Task goal: Which lines hold the word "from"? Copy each of them.

Information supplied:
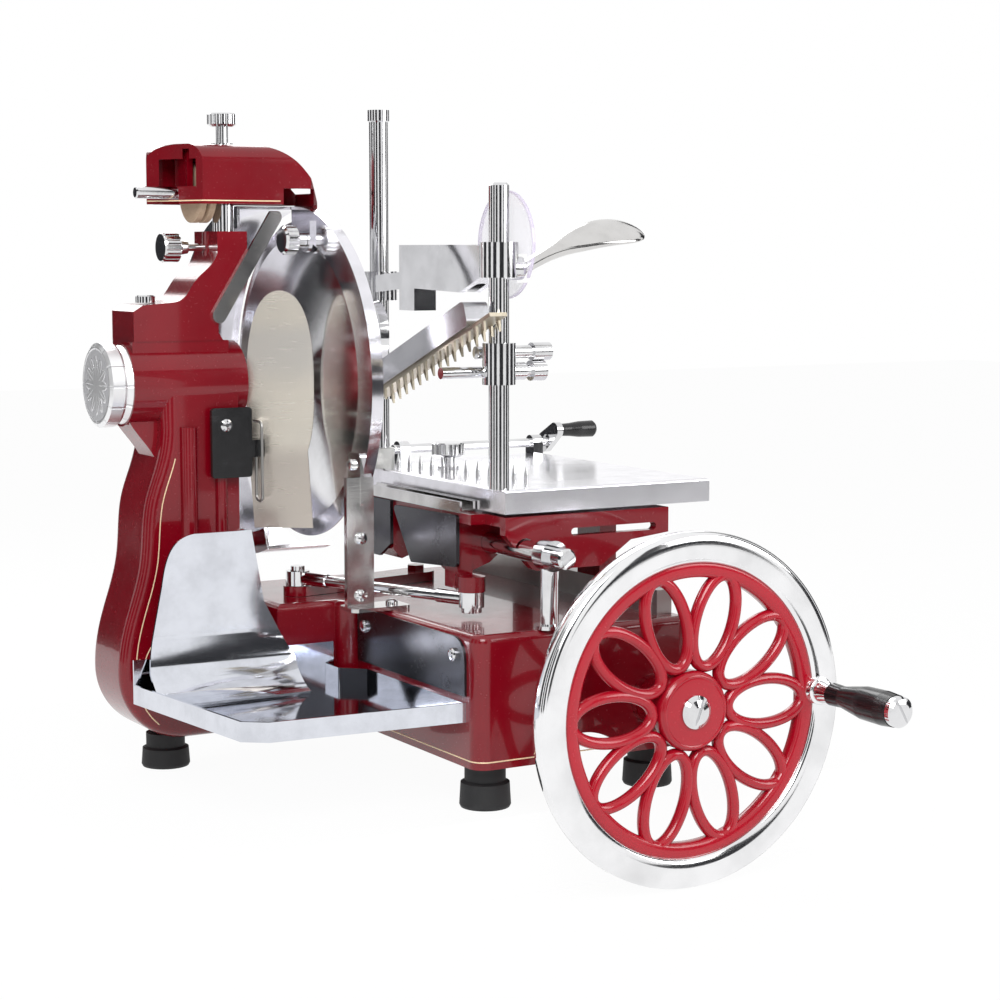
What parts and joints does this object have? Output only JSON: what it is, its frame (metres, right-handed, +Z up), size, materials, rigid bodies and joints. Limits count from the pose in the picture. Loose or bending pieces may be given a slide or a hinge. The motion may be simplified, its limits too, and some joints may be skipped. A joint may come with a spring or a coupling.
{
  "type": "hand crank meat slicer",
  "caption": "Hand cranked flywheel meat slicer with round knife, guards, sharpener, sliding carriage with spiked table, post-guided meat press and slice tray.",
  "frame": {"origin": "on the counter top, in the middle of the four feet", "axes": "+X to the operator's right, +Y away from the operator, +Z up"},
  "size_m": [0.488, 0.586, 0.604],
  "materials": {
    "red_enamel": "glossy deep red enamel",
    "bright_red_enamel": "glossy red enamel on the wheel",
    "chrome": "bright plated",
    "polished_steel": "polished",
    "brushed_steel": "fine brushed",
    "knife_steel": "ground and polished",
    "polished_aluminium": "polished",
    "shaft_steel": "oiled machined steel",
    "bronze": "plain bronze",
    "black_rubber": "matte",
    "black_plastic": "glossy black",
    "white_plastic": "white",
    "tan_stone": "tan abrasive, stated as matte plastic",
    "clear_sheet": "clear guard sheet"
  },
  "bodies": {
    "frame": {"base_casting": "red_enamel", "feet": "black_rubber", "column_casting": "red_enamel", "shaft_bushes": "bronze", "knife_chain": "shaft_steel", "spindle_cap": "chrome", "guard_ring": "polished_aluminium", "guard_hood": "polished_aluminium", "guard_bracket": "polished_steel", "body_screws": "chrome", "guard_stay": "polished_steel", "slice_plate": "polished_aluminium", "rest_plate": "black_plastic", "wire_clip": "shaft_steel", "sharpener_bracket": "red_enamel", "slice_tray": "brushed_steel", "slice_deflector": "brushed_steel", "flank_plate": "brushed_steel", "guide_bar": "chrome", "bar_posts": "chrome", "carriage_rail": "shaft_steel"},
    "wheel": {"flywheel": "bright_red_enamel", "drive_shaft": "shaft_steel", "wheel_screw": "chrome", "handle_stud": "chrome"},
    "wheel_grip": {"handle_grip": "black_plastic"},
    "cross_shaft_body": {"cross_shaft": "shaft_steel"},
    "knife_body": {"knife": "knife_steel", "knife_spindle": "shaft_steel", "knife_nut": "chrome"},
    "rocker": {"rocker_arm": "red_enamel"},
    "carriage": {"carriage_casting": "red_enamel", "carriage_plates": "brushed_steel", "carriage_channel": "brushed_steel", "rod_pin": "chrome"},
    "rod": {"connecting_rod": "chrome"},
    "table": {"meat_table": "polished_aluminium", "table_spikes": "chrome", "press_posts": "chrome", "rear_post_bush": "white_plastic", "feed_bearings": "chrome"},
    "table_knob_body": {"table_knob": "chrome"},
    "feed": {"feed_screw": "chrome"},
    "feed_grip": {"feed_handle": "black_plastic"},
    "press": {"press_yoke": "chrome", "press_lock": "chrome", "press_arm": "brushed_steel", "press_teeth": "bronze", "press_stop_bars": "chrome", "press_handle": "polished_aluminium", "hand_guard_disc": "clear_sheet"},
    "sharpener": {"sharpener_post": "chrome", "sharpener_cover": "red_enamel"},
    "cover_knob_body": {"cover_knob": "chrome"},
    "stones": {"stone_rod": "chrome", "sharpening_stones": "tan_stone"},
    "clamp_knob_body": {"clamp_knob": "chrome"},
    "guard_knob_body": {"guard_knob": "chrome"}
  },
  "joints": [
    {"name": "wheel_spin", "type": "hinge", "parent": "frame", "child": "wheel", "pos_m": [0.139, -0.2, 0.075], "axis": [0, 1, 0], "continuous": true},
    {"name": "wheel_grip_spin", "type": "hinge", "parent": "wheel", "child": "wheel_grip", "pos_m": [0.257, -0.27, 0.08], "axis": [0, 1, 0], "continuous": true},
    {"name": "cross_shaft_spin", "type": "hinge", "parent": "frame", "child": "cross_shaft_body", "pos_m": [0, 0.125, 0.075], "axis": [1, 0, 0], "continuous": true},
    {"name": "knife_spin", "type": "hinge", "parent": "frame", "child": "knife_body", "pos_m": [-0.04, 0.125, 0.317], "axis": [1, 0, 0], "continuous": true},
    {"name": "carriage_slide", "type": "slide", "parent": "frame", "child": "carriage", "axis": [0, 1, 0], "range_m": [-0.028, 0.075]},
    {"name": "rocker_swing", "type": "hinge", "parent": "frame", "child": "rocker", "pos_m": [0.08, 0.125, 0.142], "axis": [0, 0, 1], "range_deg": [-36, 14]},
    {"name": "rod_swing", "type": "hinge", "parent": "carriage", "child": "rod", "pos_m": [0.021, -0.078, 0.152], "axis": [0, 0, 1], "range_deg": [-2.5, 0]},
    {"name": "table_feed", "type": "slide", "parent": "carriage", "child": "table", "axis": [1, 0, 0], "range_m": [0, 0.04]},
    {"name": "table_knob_turn", "type": "hinge", "parent": "table", "child": "table_knob_body", "pos_m": [0.08, 0.066, 0.25], "axis": [0, 0, 1], "continuous": true},
    {"name": "feed_turn", "type": "hinge", "parent": "table", "child": "feed", "pos_m": [0.15, 0.148, 0.251], "axis": [1, 0, 0], "continuous": true},
    {"name": "feed_grip_spin", "type": "hinge", "parent": "feed", "child": "feed_grip", "pos_m": [0.245, 0.129, 0.263], "axis": [1, 0, 0], "continuous": true},
    {"name": "press_slide", "type": "slide", "parent": "table", "child": "press", "axis": [0, 0, 1], "range_m": [-0.04, 0.04]},
    {"name": "sharpener_lift", "type": "slide", "parent": "frame", "child": "sharpener", "axis": [0, 0, 1], "range_m": [0, 0.025]},
    {"name": "cover_knob_turn", "type": "hinge", "parent": "sharpener", "child": "cover_knob_body", "pos_m": [-0.097, 0.127, 0.52], "axis": [0, 0, 1], "continuous": true},
    {"name": "stone_push", "type": "slide", "parent": "sharpener", "child": "stones", "axis": [1, 0, 0], "range_m": [0, 0.004]},
    {"name": "clamp_knob_turn", "type": "hinge", "parent": "frame", "child": "clamp_knob_body", "pos_m": [-0.13, 0.127, 0.427], "axis": [1, 0, 0], "continuous": true},
    {"name": "guard_knob_turn", "type": "hinge", "parent": "frame", "child": "guard_knob_body", "pos_m": [-0.05, 0.096, 0.433], "axis": [1, 0, 0], "continuous": true}
  ],
  "couplings": [
    {"joint": "cross_shaft_spin", "follows": "wheel_spin", "ratio": -1},
    {"joint": "knife_spin", "follows": "wheel_spin", "ratio": -2},
    {"joint": "rocker_swing", "follows": "carriage_slide", "rad_per_m": -7.9}
  ]
}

Solution to this exercise:
What parts and joints does this object have? Output only JSON: what it is, its frame (metres, right-handed, +Z up), size, materials, rigid bodies and joints. Limits count from the pose in the picture. Loose or bending pieces may be given a slide or a hinge. The motion may be simplified, its limits too, and some joints may be skipped. A joint may come with a spring or a coupling.
  "frame": {"origin": "on the counter top, in the middle of the four feet", "axes": "+X to the operator's right, +Y away from the operator, +Z up"},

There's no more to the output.